Contrary to the sound of the name, whortleberries are not something from a Dr. Seuss story, rather they are an amazing and delicious superfood.
The whortleberry is also known as a bilberry or the European blueberry. It is a small berry often confused with the American blueberry although there are distinct differences. The berries I had to day were in a lovely whortleberry jam. Small and packed with flavor both sweet and tart, they added well to a bowl of yogurt with pecans. Whortleberries have a more intense flavor than the cultivated blueberry and a deeper color and tougher, more compact fruit body. They also grow on plants lower to the ground as individual fruits rather than in clumps on taller bushes like their counterpart, the blueberry. Whortleberries are also sometimes referred to as huckleberries.

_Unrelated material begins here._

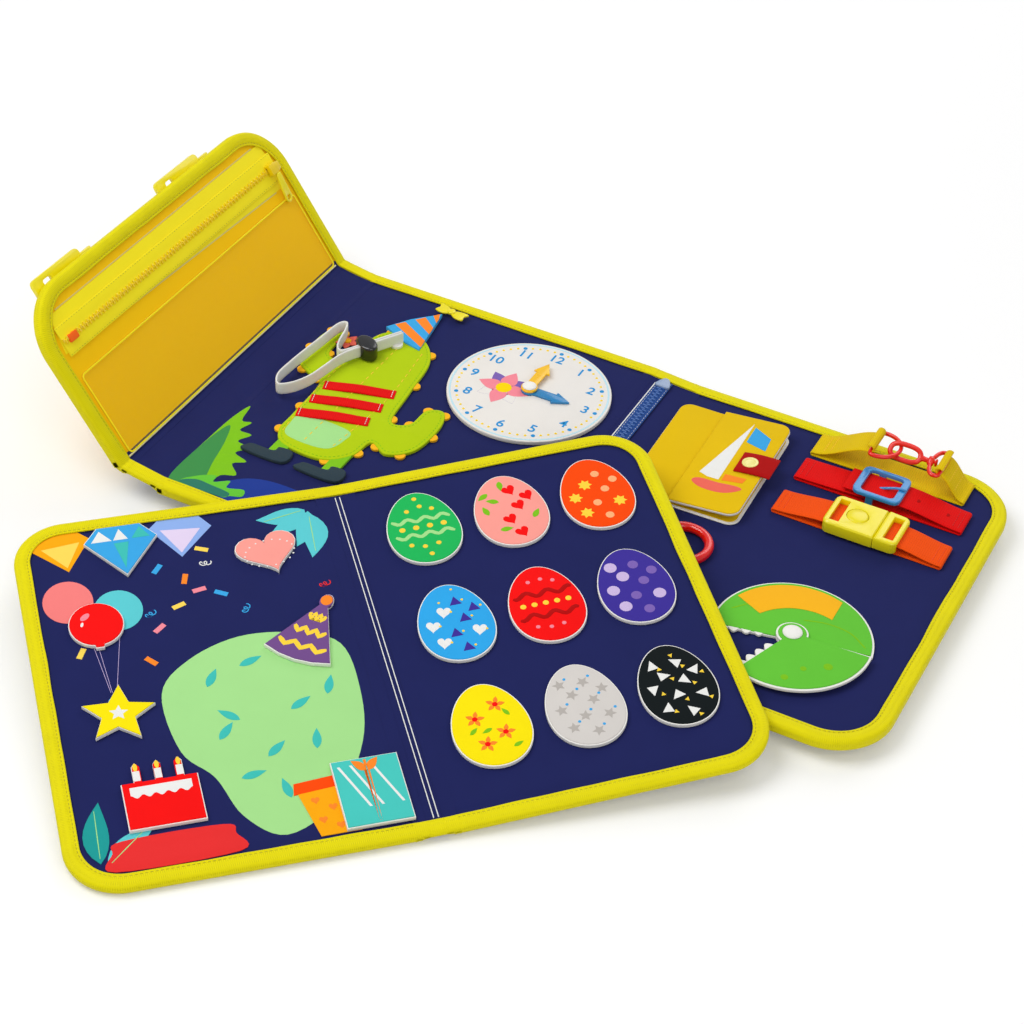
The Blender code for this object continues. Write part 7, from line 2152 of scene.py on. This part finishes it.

Clearly, they do well in jams and other sweet dishes but also could do well in a savory that needed to soften a pungent edge, such as wild game or fowl. I have just found a recipe for whortleberry pie and meadowsweet custard, which I absolutely will be trying when they are both in season. In the meantime, I’ll stick with having the jam in my yogurt and on the occasional slice of toast or piece of venison.
From a health perspective, whortleberries are amazing; in fact, it appears that first recorded use of them was as a medicinal intervention for gastrointestinal issues. They are astringent in nature even though sweet and tasty. The bilberry has many of the same health benefits of the blueberry, including the incredibly high antioxidant properties (the highest of any other berry or fruit). They are packed with vitamin C and E. They are a great source of resveratrol, the nutrient found in red wine that packs a healthful punch. One other amazing benefit of bilberries as their ability to decrease the destruction of connective tissue by neutralizing the enzymes that do the most damage. Research also suggests they are effective against colon cancer and other gastrointestinal cancers and they are as effective against urinary tract issues, as cranberries are. Studies also show that a cup of bilberries a day can reduce blood pressure and decrease the potential for cardiovascular disease along with all the other amazing things that they do for your health. It’s safe to say that wortleberries go on the Superfood list.